The nurse insisted that I have his picture taken, with him inside it. I was too scared to let anyone touch him, let alone stuff him a big old stocking a volunteer had made for the new mommies at the hospital. The new mommies, the relinquishing ones, the adoptive ones…
That was six years ago.
Tomorrow Sam turns six. I got the call that he had been born, at about 4:45am. I had woken about ninety seconds after he was born, and sat straight up. He and I like to believe, I could hear his newborn cry from across the country, and into my waiting heart.
On Monday, Sam pulled that stocking off of the wall, and shoved it into his backpack. He took it to school to show his friends. I don’t know what he told them. It was nice for once- not to play twenty questions. He used to say he was born in there.
What I love is that his birth story is so everyday normal to him. He was born, after an uneventful two hour labor, and Tea his first mom, got to love on him for twenty-six hours until we (my dear friend Ronda and I) arrived three snow storms later.

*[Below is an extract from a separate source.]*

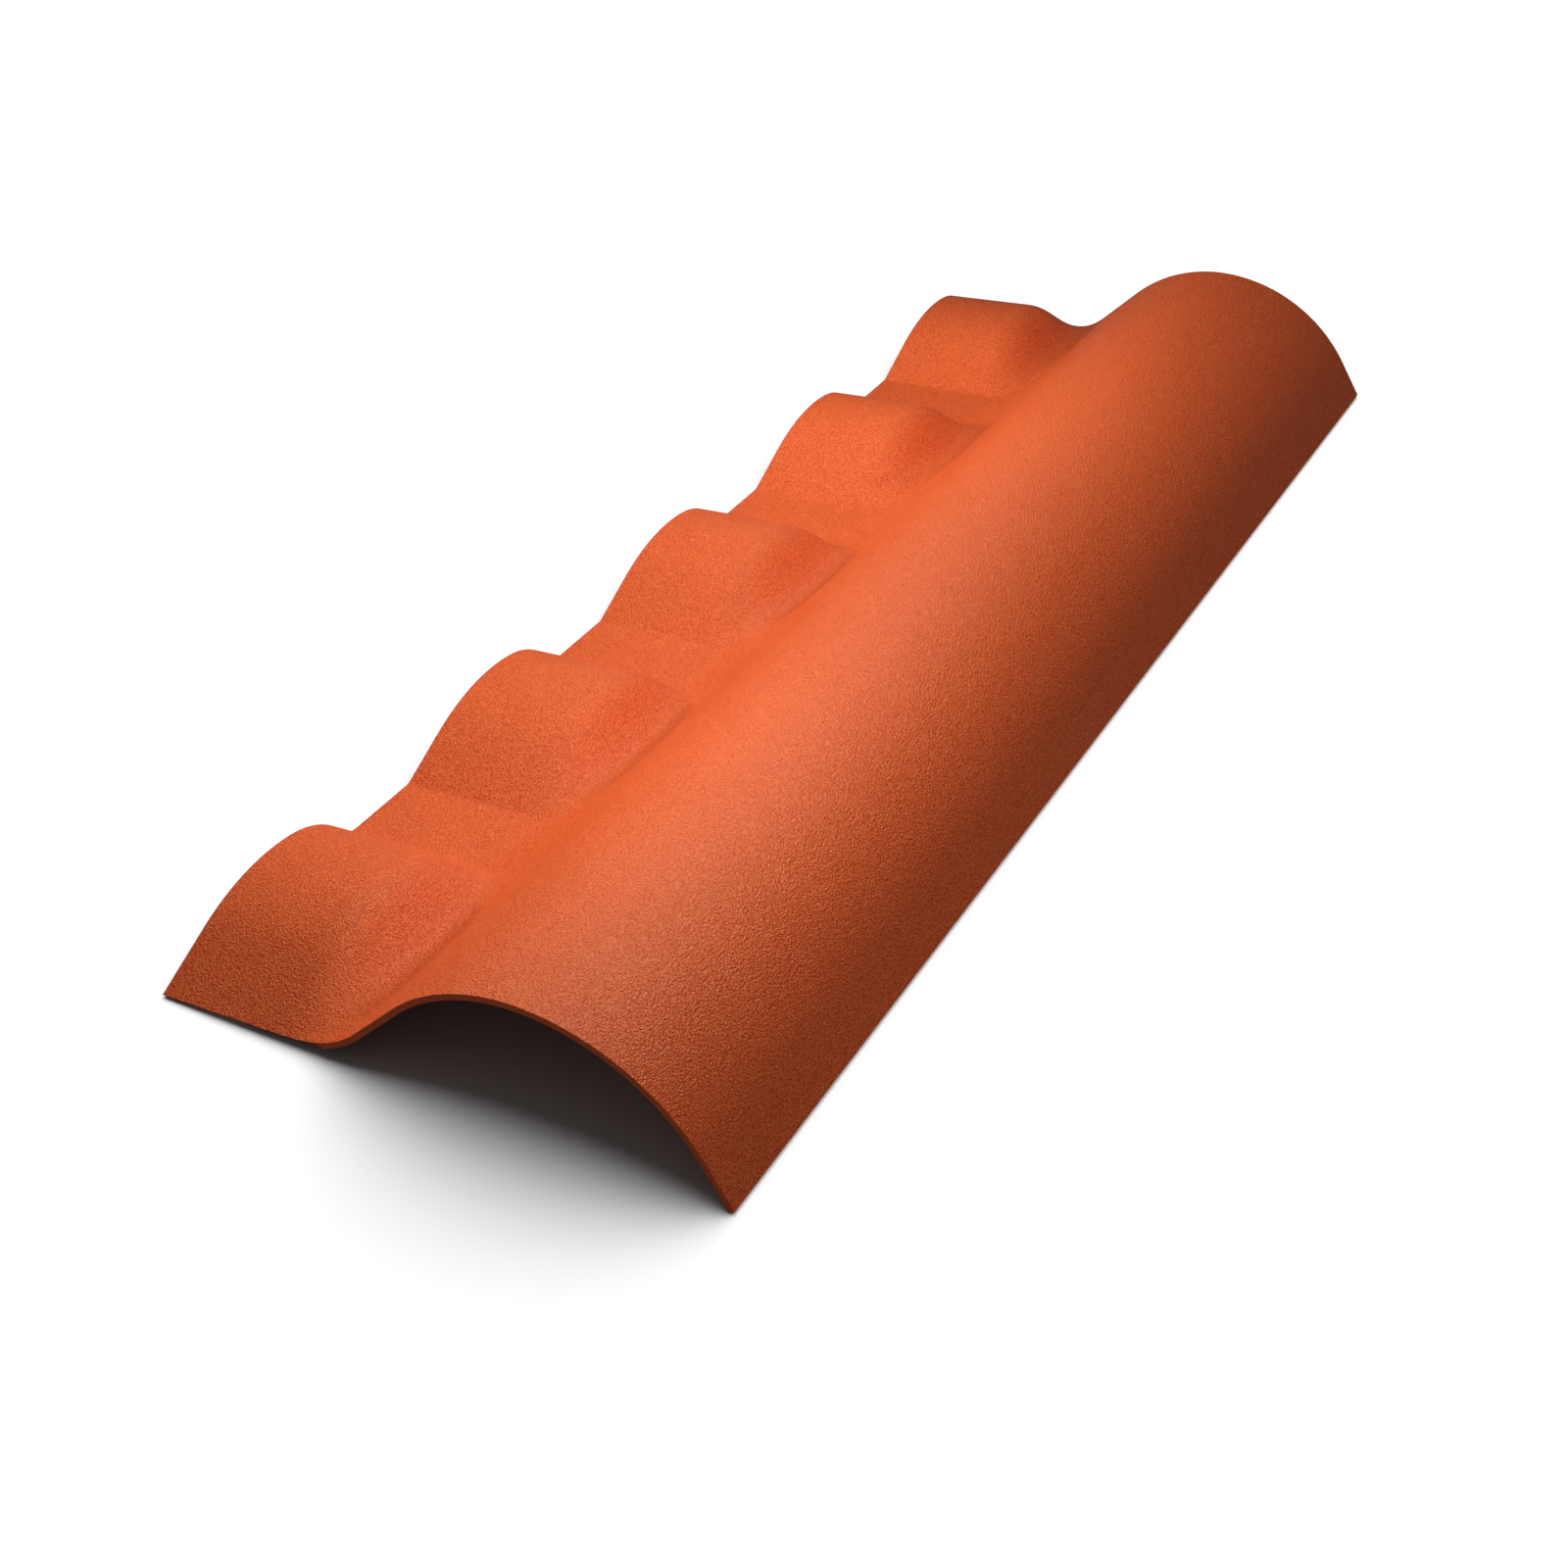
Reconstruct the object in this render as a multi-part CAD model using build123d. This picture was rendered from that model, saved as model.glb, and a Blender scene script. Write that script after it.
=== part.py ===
from build123d import *
from math import asin, cos, hypot, radians, sin, tan
import os

# Ridge cap pressed from one sheet of plastic, for a wave-profile roof.
# X runs across the ridge, from the waved flange to the plain side of the barrel.
# Y runs along the ridge and Z is up. All sizes are in millimetres and degrees.
# The origin is at the middle of the footprint, on the surface that the cap lies on.

# Sheet
wall = 2.8
length = 754.6

# Waves that seat on the roof sheet. Their front side, towards Y zero, is the shallow one.
wave_count = 5
wave_pitch = 160.0
front_to_crest = 70.4
wave_height = 23.0
wave_height_at_barrel = 24.9
crest_radius = 95.0
front_flank_angle = 27.0
front_foot_radius = 8.0
shoulder_angle = 8.5
shoulder_radius = 50.0
back_flank_angle = 48.0
back_foot_radius = 12.0

# Flange, and the ramps on which its waves die out. They end where its bend ends.
flange_width = 64.3
flange_angle = 2.5
ramp_length = 42.8

# Barrel that covers the ridge
bend_radius = 43.0
rise_angle = 45.0
rise_length = 27.7
crown_radius_waved_side = 76.5
crown_radius_plain_side = 88.5
tail_angle = 57.5

# Undercut of the flange's front edge, which laps over the next cap
undercut_angle = 36.0

# How finely the pressed shape is followed
crest_station_count = 12
foot_station_count = 4
ramp_station_count = 8

# Places on the cross-section, worked out from the sizes above
flange_slope = tan(radians(flange_angle))
edge_z = wall / cos(radians(flange_angle))
bend_end = flange_width + bend_radius * (sin(radians(rise_angle)) - sin(radians(flange_angle)))
ramp_start = bend_end - ramp_length
bend_end_z = (
    edge_z
    + flange_width * flange_slope
    + bend_radius * (cos(radians(flange_angle)) - cos(radians(rise_angle)))
)


# One side of a wave: the turn of the crest's arc, the steepest angle and the foot's radius
front_side = (front_flank_angle, front_flank_angle, front_foot_radius)
back_side = (shoulder_angle, back_flank_angle, back_foot_radius)


def side_places(side, inset=0):
    """Distances from the crest where one side of a wave changes its form, and a drop.

    The crest's arc turns first, then the shoulder's arc goes on to the steepest angle,
    a straight flank follows, and the foot's arc ends level in the valley.
    The drop is the one from the crest to the start of the flank.
    An inset of the wall's thickness gives the line of the underside.
    """
    crest_turn, steepest, foot_radius = side
    crest_turn = radians(crest_turn)
    steepest = radians(steepest)
    shoulder = (crest_radius - inset) * sin(crest_turn)
    flank = shoulder + (shoulder_radius - inset) * (sin(steepest) - sin(crest_turn))
    drop = (crest_radius - inset) * (1 - cos(crest_turn))
    drop += (shoulder_radius - inset) * (cos(crest_turn) - cos(steepest))
    foot_rise = (foot_radius + inset) * (1 - cos(steepest))
    foot = flank + (wave_height - drop - foot_rise) / tan(steepest)
    valley = foot + (foot_radius + inset) * sin(steepest)
    return shoulder, flank, drop, foot, valley


def side_section(side, reach, footed, inset):
    """Height and slope down one side of a wave, at a distance from its crest."""
    shoulder, flank, drop, foot, valley = side_places(side, inset)
    steepest = radians(side[1])
    if reach <= shoulder:
        radius = crest_radius - inset
        height = wave_height - crest_radius + (radius**2 - reach**2) ** 0.5
        return height, -tan(asin(reach / radius))
    if reach <= flank:
        radius = shoulder_radius - inset
        turned = sin(steepest) - (flank - reach) / radius
        rise = radius * ((1 - turned**2) ** 0.5 - cos(steepest))
        return wave_height - inset - drop + rise, -tan(asin(turned))
    if reach <= foot or not footed:
        slope = tan(steepest)
        return wave_height - inset - drop - (reach - flank) * slope, -slope
    radius = side[2] + inset
    inward = max(valley - reach, 0.0)
    return side[2] - (radius**2 - inward**2) ** 0.5, -tan(asin(inward / radius))


def wave_section(u, footed=True, inset=0):
    """Height and slope of a wave at a distance u behind its crest, at the free edge."""
    if u > 0:
        return side_section(back_side, u, True, inset)
    height, slope = side_section(front_side, -u, footed, inset)
    return height, -slope


# How far a wave reaches before and behind its crest
front_reach = side_places(front_side)[-1]
back_reach = side_places(back_side)[-1]


def flange_section(x):
    """Height and slope of the upper face between the waves, up to the straight rise."""
    if x <= flange_width:
        return edge_z + x * flange_slope, flange_slope
    turned = sin(radians(flange_angle)) + (x - flange_width) / bend_radius
    climb = bend_radius * (cos(radians(flange_angle)) - (1 - turned**2) ** 0.5)
    return edge_z + flange_width * flange_slope + climb, tan(asin(turned))


def wave_share(x):
    """Share of the wave that is left at x, and how fast it changes."""
    growth = (wave_height_at_barrel / wave_height - 1) / ramp_start
    grown = 1 + growth * x
    if x <= ramp_start:
        return grown, growth
    part = min((x - ramp_start) / ramp_length, 1.0)
    fade = 1 - part**3 * (10 - 15 * part + 6 * part**2)
    fade_slope = -30 * part**2 * (1 - part) ** 2 / ramp_length
    return grown * fade, growth * fade + grown * fade_slope


def sheet_points(x, u, footed):
    """The upper and lower point of the sheet at x, and the direction that it runs in."""
    height = wave_section(u, footed)[0]
    gap = height - wave_section(u, footed, wall)[0]
    share, share_slope = wave_share(x)
    base, base_slope = flange_section(x)
    slope = base_slope + height * share_slope
    steep = hypot(1, slope)
    depth = wall + (gap - wall) * (share / steep) ** 2
    z = base + height * share
    return (x, z), (x + depth * slope / steep, z - depth / steep), (1, slope)


def flange_face(u, footed=True):
    """Section across the flange and its ramp, at a distance u behind a wave's crest."""
    places = [ramp_start] + even_steps(ramp_start, bend_end, ramp_station_count)
    tops, undersides, ways = zip(*[sheet_points(x, u, footed) for x in places])
    edge_top = sheet_points(0, u, footed)[0]
    slope = ways[0][1]
    edge_under = (0, undersides[0][1] - undersides[0][0] * slope)
    outline = Line(edge_top, tops[0])
    outline += Spline(*tops, tangents=(ways[0], ways[-1]))
    outline += Line(tops[-1], undersides[-1])
    outline += Spline(*undersides, tangents=(ways[0], ways[-1]))
    outline += Line(undersides[0], edge_under)
    outline += Line(edge_under, edge_top)
    return make_face(Plane.XZ * outline)


def even_steps(start, end, count):
    return [start + (end - start) * step / count for step in range(1, count + 1)]


def pressed_run(start, end, stations, footed):
    """Stretch of the flange between two distances from a wave's crest."""
    places = [start] + even_steps(start, end, stations)
    return loft([Pos(0, u, 0) * flange_face(u, footed) for u in places])


def wave_block(footed):
    """One wave of the flange with its crest at Y zero.

    Without its foot, the front side runs on straight to the cap's front edge.
    """
    front_flank = side_places(front_side)[1]
    back_flank = side_places(back_side)[1]
    wave = pressed_run(-front_flank, back_flank, crest_station_count, footed)
    wave += pressed_run(back_flank, back_reach, foot_station_count, footed)
    if not footed:
        return wave + pressed_run(-front_to_crest, -front_flank, 1, footed)
    foot = side_places(front_side, wall)[3]
    wave += pressed_run(-foot, -front_flank, 1, footed)
    return wave + pressed_run(-front_reach, -foot, foot_station_count, footed)


def valley_block(start, end):
    """Flat stretch of the flange between two waves."""
    return Pos(0, start, 0) * extrude(flange_face(back_reach), end - start, dir=(0, 1, 0))


def flange_blocks():
    """The flange with all its waves, trimmed to the length of the cap."""
    wave = wave_block(True)
    blocks = [Pos(0, front_to_crest, 0) * wave_block(False)]
    for number in range(1, wave_count):
        crest = front_to_crest + number * wave_pitch
        blocks.append(valley_block(crest - wave_pitch + back_reach, crest - front_reach))
        blocks.append(Pos(0, crest, 0) * wave)
    last_foot = front_to_crest + (wave_count - 1) * wave_pitch + back_reach
    if last_foot < length:
        blocks.append(valley_block(last_foot, length))
    room = Pos(0, length / 2, 0) * Box(4 * bend_end, length, 4 * wave_height_at_barrel)
    return [block & room for block in blocks]


def barrel_line(inset):
    """Line of the barrel, set in by some depth: rise, two crown arcs and the tail."""
    start = Vector(
        bend_end + inset * sin(radians(rise_angle)),
        bend_end_z - inset * cos(radians(rise_angle)),
    )
    rise = PolarLine(start, rise_length, rise_angle)
    waved_crown = crown_arc(rise @ 1, crown_radius_waved_side - inset, rise_angle, 0)
    plain_crown = crown_arc(waved_crown @ 1, crown_radius_plain_side - inset, 0, -tail_angle)
    tail = PolarLine(plain_crown @ 1, tail_length(), -tail_angle)
    return rise + waved_crown + plain_crown + tail


def crown_arc(start, radius, from_angle, to_angle):
    """Arc that bends over from one slope to another."""
    across = radius * (sin(radians(from_angle)) - sin(radians(to_angle)))
    up = radius * (cos(radians(to_angle)) - cos(radians(from_angle)))
    heading = (cos(radians(from_angle)), sin(radians(from_angle)))
    return TangentArc(start, start + Vector(across, up), tangent=heading)


def tail_length():
    """Length that brings the lower corner of the tail down to the floor."""
    apex_z = (
        bend_end_z
        + rise_length * sin(radians(rise_angle))
        + crown_radius_waved_side * (1 - cos(radians(rise_angle)))
    )
    tail_top = apex_z - crown_radius_plain_side * (1 - cos(radians(tail_angle)))
    return (tail_top - wall * cos(radians(tail_angle))) / sin(radians(tail_angle))


def barrel_block():
    """The barrel, at the full length of the cap."""
    over = barrel_line(0)
    under = barrel_line(wall)
    outline = over + Line(over @ 1, under @ 1) + under + Line(under @ 0, over @ 0)
    return extrude(make_face(Plane.XZ * outline), length, dir=(0, 1, 0))


def front_undercut():
    """What is cut from below the flange's front edge, up to its upper corner.

    It takes all that lies below the level underside, and a slanting undercut.
    """
    corner = edge_z + wave_section(-front_to_crest, False)[0]
    shelf = 2 * wall / tan(radians(front_flank_angle))
    undercut = corner / tan(radians(undercut_angle))
    outline = Polyline(
        (-wall, corner),
        (0, corner),
        (undercut, 0),
        (shelf, 0),
        (shelf, -2 * wall),
        (-wall, -2 * wall),
        close=True,
    )
    wedge = extrude(make_face(Plane.YZ * outline), bend_end + wall, dir=(1, 0, 0))
    return Rot(0, -flange_angle, 0) * Pos(-wall, 0, 0) * wedge


def ridge_cap():
    """The whole cap, one pressed sheet, with its footprint centred on the origin."""
    sheet = barrel_block()
    for block in flange_blocks():
        sheet += block
    sheet -= front_undercut()
    box = sheet.bounding_box()
    return Pos(-box.center().X, -box.center().Y, 0) * sheet


os.makedirs("parts", exist_ok=True)
cap = ridge_cap()
print("solids", len(cap.solids()), "volume", round(cap.volume), "faces", len(cap.faces()))
export_step(cap, "parts/ridge_cap.step")
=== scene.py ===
from math import radians

import bpy
import numpy as np
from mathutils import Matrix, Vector


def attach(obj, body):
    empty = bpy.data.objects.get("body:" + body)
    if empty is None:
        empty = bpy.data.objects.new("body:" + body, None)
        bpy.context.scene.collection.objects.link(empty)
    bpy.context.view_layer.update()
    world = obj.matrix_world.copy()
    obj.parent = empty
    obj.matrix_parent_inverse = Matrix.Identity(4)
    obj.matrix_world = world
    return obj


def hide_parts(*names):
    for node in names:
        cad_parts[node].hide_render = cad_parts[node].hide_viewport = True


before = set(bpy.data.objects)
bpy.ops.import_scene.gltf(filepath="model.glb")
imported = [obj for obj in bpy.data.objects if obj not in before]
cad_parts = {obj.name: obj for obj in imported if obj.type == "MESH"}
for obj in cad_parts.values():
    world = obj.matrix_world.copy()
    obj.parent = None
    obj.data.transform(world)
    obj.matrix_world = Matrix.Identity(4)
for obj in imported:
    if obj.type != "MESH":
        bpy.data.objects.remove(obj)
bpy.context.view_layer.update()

# Ridge cap.
# The real piece is one sheet of terracotta-coloured plastic, pressed hot into a barrel with
# a waved flange. Rollers emboss its skin with a fine leather grain, and its edges are sawn.
MM = 0.001
wall, length = 2.8, 754.6
wave_count, wave_pitch, front_to_crest = 5, 160.0, 70.4
wave_height, height_at_barrel, crest_radius = 23.0, 24.9, 95.0
front_flank, front_foot_radius = radians(27.0), 8.0
shoulder_turn, shoulder_radius = radians(8.5), 50.0
back_flank, back_foot_radius = radians(48.0), 12.0
flange_width, flange_turn = 64.3, radians(2.5)
ramp_length = 42.8
bend_radius, rise_turn, rise_length = 43.0, radians(45.0), 27.7
waved_crown_radius, plain_crown_radius, tail_turn = 76.5, 88.5, radians(57.5)
undercut = radians(36.0)


def side_section(reach, turn, steepest, foot_radius, inset):
    """Height of one side of a wave at distances from its crest, and where the side ends."""
    shoulder = (crest_radius - inset) * np.sin(turn)
    flank = shoulder + (shoulder_radius - inset) * (np.sin(steepest) - np.sin(turn))
    drop = (crest_radius - inset) * (1 - np.cos(turn))
    drop += (shoulder_radius - inset) * (np.cos(turn) - np.cos(steepest))
    foot_rise = (foot_radius + inset) * (1 - np.cos(steepest))
    foot = flank + (wave_height - drop - foot_rise) / np.tan(steepest)
    valley = foot + (foot_radius + inset) * np.sin(steepest)
    crest_arc = np.sqrt((crest_radius - inset) ** 2 - np.minimum(reach, shoulder) ** 2)
    turned = np.sin(steepest) - (flank - reach) / (shoulder_radius - inset)
    shoulder_arc = np.sqrt(1 - np.clip(turned, -1, 1) ** 2) - np.cos(steepest)
    straight = wave_height - inset - drop - (reach - flank) * np.tan(steepest)
    inward = np.clip(valley - reach, 0, valley - foot)
    foot_arc = np.sqrt((foot_radius + inset) ** 2 - inward**2)
    heights = np.select(
        [reach <= shoulder, reach <= flank, reach <= foot],
        [
            wave_height - crest_radius + crest_arc,
            wave_height - inset - drop + (shoulder_radius - inset) * shoulder_arc,
            straight,
        ],
        foot_radius - foot_arc,
    )
    return heights, straight, (flank, foot, valley)


front_side = (front_flank, front_flank, front_foot_radius)
back_side = (shoulder_turn, back_flank, back_foot_radius)
front_marks = side_section(np.zeros(1), *front_side, 0)[2]
back_marks = side_section(np.zeros(1), *back_side, 0)[2]


def wave_heights(y, inset):
    """Height of the waves above the valleys along the free edge of the flange."""
    between = (back_marks[2] + wave_pitch - front_marks[2]) / 2
    number = np.clip(np.floor((y - front_to_crest - between) / wave_pitch) + 1, 0, wave_count - 1)
    u = y - front_to_crest - number * wave_pitch
    before, straight, _ = side_section(np.maximum(-u, 0), *front_side, inset)
    behind = side_section(np.maximum(u, 0), *back_side, inset)[0]
    before = np.where(number == 0, np.where(-u > front_marks[0], straight, before), before)
    return np.where(u < 0, before, behind)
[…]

Tea called him “Fatso,” and said that he was so big he was “scaring all the other babies in the nursery.” This is all part of his lore, his umbilical story. That he now says he was born in that stocking fits right in.
Honestly our becoming a family, totally eclipses Christmas for me. I covet moments with Sam-and alone-to look at the album from that trip, to relive all that sweet new mama terror and joy.
I love seeing what you’ve done and how you tell the story. We’ll soon be sharing all of those kinds of details with Theo as he slowly starts to understand … well English … and then his birthstory.
It is his so helpful to think that the story, is just that at this point. His story. Your story. My story. Theo’s story. Your neighbor’s story… Not earth shattering. Not gut wrenching. Just a story, told well.